Un-gravity -- What do floating platforms do? They float. In the air. Unattached to anything. Inexplicably. Usually motionless, sometimes moving in a circular or back-and-forth pattern. Their sole purpose of existence is to allow the Hero, but never your goons, to jump onto them to get to where you are going. Quite similar to jumping over lava onto safe rocks (you would be boiled alive) or a Hero jumping across crocodiles to get over the flaming quicksand pits of doom.

Un-street – Every city under your control will have a drunken city planner incapable of the most basic street designs. You can expect that it is physically impossible to cross from west to east by foot, even if you walk around every obstacle in your way. There’s no doors, no gates, no tunnels whatsoever beyond what is necessary for the Hero to defeat you. You could wander for hours just barely able to see what is over the buildings ahead of you, but never getting closer.

Un-security – Sadly, the only security camera supplier that sells in bulk for any dictator happens to sell the worst imaginable kinds. As a result, the allegedly hi-tech cameras that can identify an intruder the moment he steps into their field of view can be shot, smashed, hacked or otherwise monkeyed with without any alarm being raised. Even if they're unbreakable, the spy can still stand directly underneath them without being seen, because they only have a very limited line of vision and - unlike the security cameras in, say, a shopping mall - are not covered to disguise exactly where the camera is looking. The Hero’s temporary camp, however, will have a high-tech grid of thermal sensing probes buried in the foliage, despite the basic principles of capitalism being that the good products go to the good buyers.

Un-named – When the Hero is walking around and someone says their name, it’s a safe bet they will be important and should be marked for assassination. On a similar topic, when the Hero is gossiping at the local tavern, there are two potential causes and effects of their conversations. First: everyone will tell the Hero to go and do one thing, and they will immediately go and do it. Second: everyone will tell the Hero not to go and do one thing, and they will immediately go and do it, gaining much fame and wealth in the process.

Un-politics – Any advisor to you or any other ruler will have been scheming after you’re thrown for years. Thanks to the miraculous timing of Heroes, they will arrive in your inner sanctum just in time for the coup. In fact, this lack of logic in politics is a great way to get a throne of your own without having to conquer the world. Another reason to be wary of (evil) advisors to you is that they might be bad, or even worse, and they’re really the final villain who only reveals themselves after the Heroes kill you. Or if good advisor works for a good king, they usually are actually uncorrupt but will still use the Hero as a scapegoat for everything in the kingdom and throw them in prison anyway.
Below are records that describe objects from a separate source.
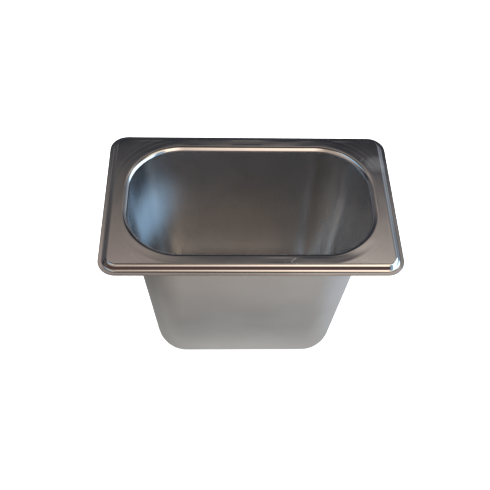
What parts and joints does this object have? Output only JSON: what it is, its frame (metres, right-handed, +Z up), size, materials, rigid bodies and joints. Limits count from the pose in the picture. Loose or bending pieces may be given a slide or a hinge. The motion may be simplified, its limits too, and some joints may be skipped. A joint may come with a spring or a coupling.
{
  "type": "food pan",
  "caption": "Small deep rectangular stainless food pan with drafted walls, large rounded corners and a stepped flat flange that hangs it in a counter well.",
  "frame": {"origin": "centre of the underside of the base, on the plane the pan stands on", "axes": "+X along the long side of the rim, +Y along the short side away from the front, +Z up out of the mouth"},
  "size_m": [0.176, 0.108, 0.15],
  "materials": {
    "drawn_stainless": "drawn stainless sheet, satin walls and a smoother flange"
  },
  "bodies": {
    "root": {"pan_shell": "drawn_stainless"}
  },
  "joints": []
}
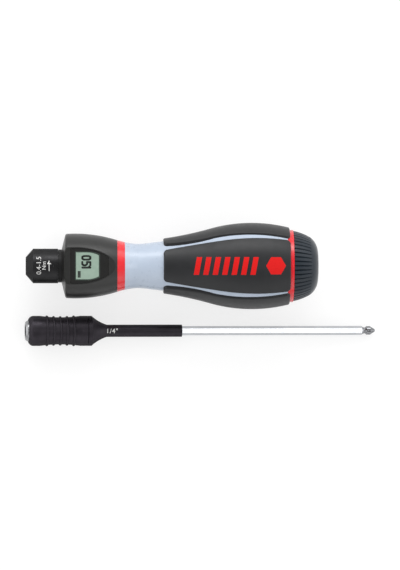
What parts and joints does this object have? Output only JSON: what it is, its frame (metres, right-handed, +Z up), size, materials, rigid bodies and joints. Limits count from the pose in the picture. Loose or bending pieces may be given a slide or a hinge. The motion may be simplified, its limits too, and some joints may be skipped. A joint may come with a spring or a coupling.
{
  "type": "torque screwdriver",
  "caption": "Torque screwdriver handle with a digital window, soft panelled grip and turning end cap, lying beside its separate bit-holder blade.",
  "frame": {"origin": "centre of the bounding box at floor level", "axes": "+X from the nose towards the end cap, +Y away from the blade, +Z up from the floor the tool lies on"},
  "size_m": [0.1778, 0.0618, 0.0434],
  "materials": {
    "black_anodised": "satin black anodised",
    "black_steel": "black oxide",
    "head_plastic": "fine satin",
    "window_lens": "dark glossy lens",
    "lcd": "grey-green display",
    "frame_plastic": "moulded",
    "board": "green laminate",
    "steel": "ground",
    "spring_steel": "drawn",
    "chrome_steel": "bright chrome",
    "brass": "turned",
    "red_plastic": "bright red, translucent",
    "grip_grey": "silver blue-grey",
    "soft_black": "soft matt",
    "cap_blue": "dark blue-grey satin",
    "seal_rubber": "matt"
  },
  "bodies": {
    "handle": {"nose_seal": "seal_rubber", "head_housing": "head_plastic", "front_bearing": "brass", "display_window": "window_lens", "lcd_screen": "lcd", "lcd_frame": "frame_plastic", "circuit_board": "board", "battery_cell": "steel", "battery_contact": "spring_steel", "battery_cover": "head_plastic", "clutch_balls": "steel", "pressure_plate": "steel", "mechanism_tube": "steel", "torque_spring": "spring_steel", "thrust_bearing": "steel", "rear_plug": "brass", "front_ring": "red_plastic", "grip_core": "grip_grey", "grip_panel_top": "soft_black", "grip_panel_back": "soft_black", "grip_panel_bottom": "soft_black", "grip_panel_front": "soft_black", "rear_ring": "red_plastic", "bit_bush": "steel", "bit_magnet": "steel", "bit_catch_ball": "steel", "sleeve_spring": "spring_steel", "holder_body": "black_anodised", "blade_shaft": "chrome_steel"},
    "drive": {"drive_nose": "black_anodised", "blade_catch_ring": "black_steel", "blade_catch_pin": "steel", "clutch_cam": "steel"},
    "setting": {"adjusting_screw": "steel", "cap_spring": "spring_steel", "cap_washer": "steel", "cap_screw": "steel"},
    "nut": {"adjusting_nut": "brass"},
    "cap": {"end_cap": "cap_blue"},
    "sleeve": {"release_sleeve": "black_anodised"}
  },
  "joints": [
    {"name": "drive_spin", "type": "hinge", "parent": "handle", "child": "drive", "pos_m": [-0.08859, 0.00932, 0.01481], "axis": [-0.9981, 0, -0.0611], "continuous": true},
    {"name": "setting_turn", "type": "hinge", "parent": "handle", "child": "setting", "pos_m": [0.05714, 0.00932, 0.02373], "axis": [-0.9981, 0, -0.0611], "range_deg": [-198, 1782]},
    {"name": "nut_travel", "type": "slide", "parent": "handle", "child": "nut", "axis": [-0.9981, 0, -0.0611], "range_m": [-0.0006, 0.005], "deforming": ["torque_spring"]},
    {"name": "cap_pull", "type": "slide", "parent": "setting", "child": "cap", "axis": [0.9981, 0, 0.0611], "range_m": [0, 0.003], "stiffness_N_per_m": 800, "springref_m": -0.002, "deforming": ["cap_spring"]},
    {"name": "sleeve_slide", "type": "slide", "parent": "handle", "child": "sleeve", "axis": [-0.9993, 0, 0.0377], "range_m": [0, 0.0025], "stiffness_N_per_m": 1200, "springref_m": -0.001, "deforming": ["sleeve_spring"]}
  ],
  "couplings": [
    {"joint": "nut_travel", "follows": "setting_turn", "m_per_rad": 0.00015915}
  ]
}
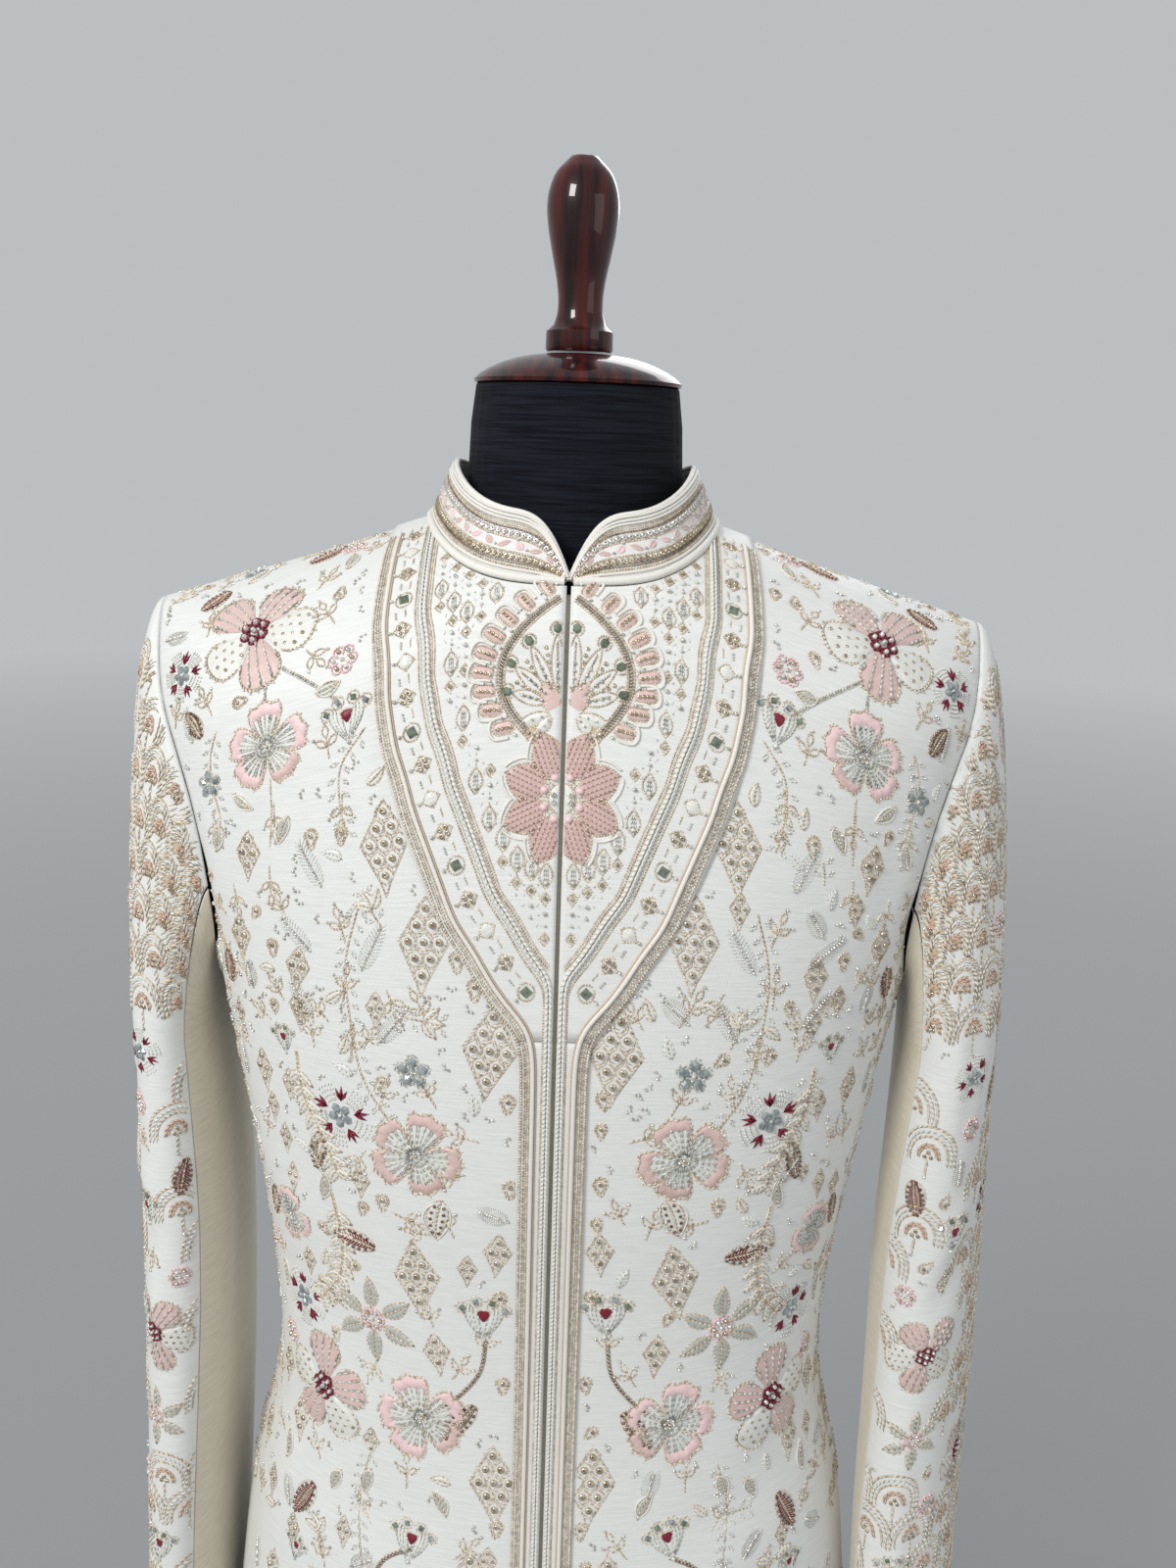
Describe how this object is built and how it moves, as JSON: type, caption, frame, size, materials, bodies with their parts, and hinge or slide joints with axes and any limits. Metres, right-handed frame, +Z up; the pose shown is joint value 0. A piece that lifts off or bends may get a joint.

Un-guarded – A basic rule of everything that you must NOT abide by. There is an incredible number of guards, enough to cover every entrance three times over in your city. However, though every elevator, dock, old rickety bridge, and random stretches of road deep in the forest are guarded, the things that actually need to be (ie. Prison sewers) are never guarded.

Un-time – There are always going to be flaws in time when the Hero runs out of it. That’s why you should keep a back up detonator in case your electronic time bomb is incapable of counting down from five to zero without taking half an hour. On a different note, as the Hero approaches their final confrontation with you, events will become increasingly awkward for them, contrived and disconnected from one another. Almost as if some Cosmic Author was running up against a deadline and had to slap together the ending at the last minute…

Un-water – Heroes have a nasty habit of always falling on the soft water, while any good swimmer can tell you that a belly flop from just a few feet can hurt. After a moment or two of dramatic submergence, your henchmen will give up pursuit as the Hero surfaces behind their backs, nothing but a bit wet (and not always that, especially if it’s a self respecting heroine) after a fifty story fall off a bridge. Just as when one falls through a glass skylight at high speeds, the water does not want to move, and will be about as cushy as a brick wall. Thankfully, this also applies to you yourself. Just be sure to have a bribed child behind the seemingly victorious heroes to say “Nobody could have survived that. Nobody.

Endless Book – These are not found on most public shelves lest the untrained handler cause the collapse of everything that is possible to imagine. However, oddly enough, the Hero still manages to not only discover, open, and read the book, but understand it without going insane from the sheer potential of infinite knowledge. And that begs the question; why would a supreme, omniscient author not use the knowledge for person gain? Why would they just write it down in (often) plain, modern English?